Stair Nosing for Tile
Ceramic tile stairs are the ultimate in aesthetics, durability and ease of cleaning. But these tiles, by nature, have brittle edges that should not be left uncovered, otherwise they can be prone to developing chips and cracks. To protect these edges, we recommend classic stair nosings in solid brass, stainless steel or anodized aluminium.
PVC Stair Nosing
A range of flexible PVC stair nosings are available to protect vinyl, tile and carpeted tread edges. PVC stair nosings are available in smooth finishes or with a textured, slip-resistant finish for additional grip. Some PVC stair nosings are designed to fully encapsulate the tread’s edge to reduce daily wear and tear. These are available in many different sizes and colours, and are affixed to the stairs with adhesives.
External Stair Nosing
External stair nosings include aluminium profiles with anti-slip carborundum inserts, GRP stair nosings (also known as fibreglass stair nosings), hardwood stair nosings and slip-resistant rubber treads. However, profiles with diamond-textured inlays are the sturdiest and are usually used in high traffic and commercial settings. They are also incredibly slip-resistant and don’t fade when exposed to direct sunlight.
Brass Stair Nosing
Brass stair nosings are beautiful and add elegance to almost any staircase. Brass is naturally durable and unaffected by most corrosive chemicals. However, keep in mind that with the passage of time, brass oxidizes and tarnishes. Hence, you will need to treat the nosings regularly with a special polish to maintain their shine.
Glowing Stair Nosing
These high-tech stair nosings glow in the dark to prevent falls and slips in dim lighting. They consist of an anti-slip insert and a photoluminescent strip attached to an aluminium profile. This strip soaks up artificial and natural light during the day and emits it in dark situations, like in the evenings or during power outages. They are often featured in theatres, cinemas, auditoriums, lecture halls, garages and other shadowy interiors.
The Cost of Stair Nosing
When plans are being developed for a new building or the restoration of an existing building, there is often a limited budget allocated to flooring accessories like stair nosing. But, in many cases, these details play a huge role in the final appearance of the project. So, you might be wondering: how much does stair nosing cost?

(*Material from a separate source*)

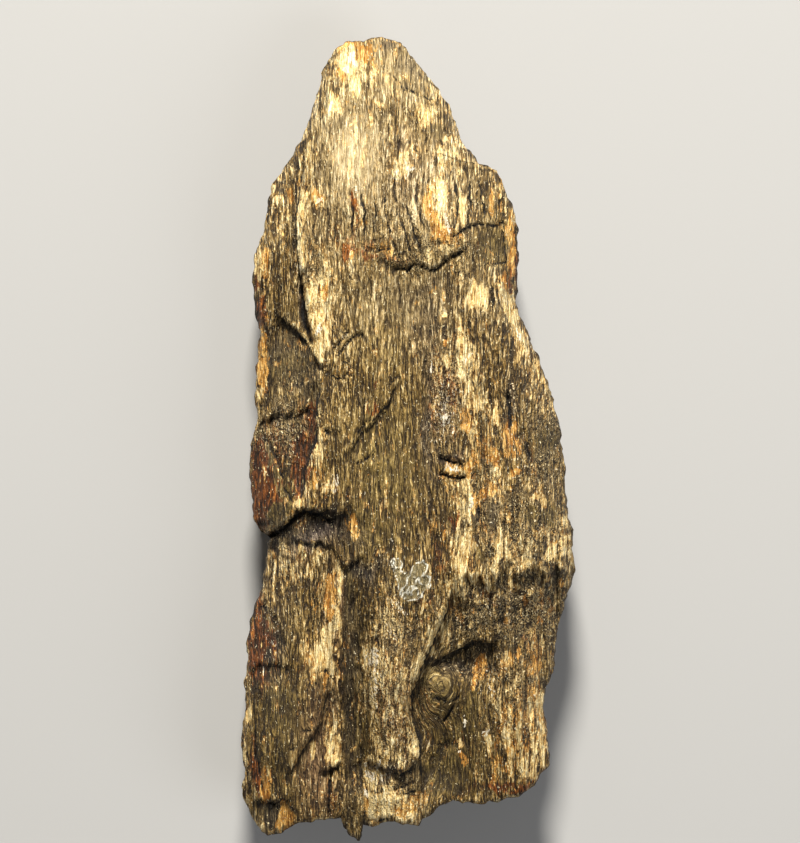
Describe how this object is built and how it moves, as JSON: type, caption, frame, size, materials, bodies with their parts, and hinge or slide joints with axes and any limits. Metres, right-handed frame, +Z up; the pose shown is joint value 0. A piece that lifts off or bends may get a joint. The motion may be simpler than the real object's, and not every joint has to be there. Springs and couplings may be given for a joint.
{
  "type": "petrified wood",
  "caption": "Hand specimen of petrified wood: a broken wedge-shaped splinter of fossil trunk with fibrous grain, stepped ledges and a pointed tip, lying flat on its broad back.",
  "frame": {"origin": "centre of the bounding box at its bottom, on the surface that the stone lies on", "axes": "+Y along the grain to the pointed tip, +X to the right as the front is looked at from above, +Z up out of the front"},
  "size_m": [0.0784, 0.19, 0.0451],
  "materials": {
    "petrified_wood": "rough, fibrous and mostly dull: olive-brown stone with cream, ochre and rust streaks along the grain and a few glassy spots"
  },
  "bodies": {
    "root": {"petrified_wood": "petrified_wood"}
  },
  "joints": []
}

The cost depends heavily on the brand and type of product chosen. On average, however, the following can be estimated in New Zealand:
- 50mm x 30mm x 2.4m = $60.00 – $90.00
- 75mm x 35mm x 2.4m = $90.00 – $120.00
Just like any other purchase, there are a lot of variables to consider when selecting stair nosings. To get a more accurate estimate, you must also think about the following:
The Step Shape
For stair nosing, you must first consider your step’s shape. Is it straight, slanted backwards or rounded? It is also important to think about the thickness of the nosing needed. Having this information on hand will help you narrow down your list of available options.
After choosing your desired profile, it’s the time to decide on your preferred finish. This is the point where price varies significantly. If you have a limited budget, it is better to avoid bronze stair nosing and go for more economical choices like PVC or aluminium. There are cheaper alternatives available but keep in mind that these will usually only last for 2-3 years before needing replacement, whereas high-quality PVC nosings can survive upwards of 10 years.
You can further modify stair nosings by adding colour inserts. Most contractors don’t charge an additional cost this feature. However, speciality inserts like Xtra-Grip Plus and photoluminescent strips may come with upcharges.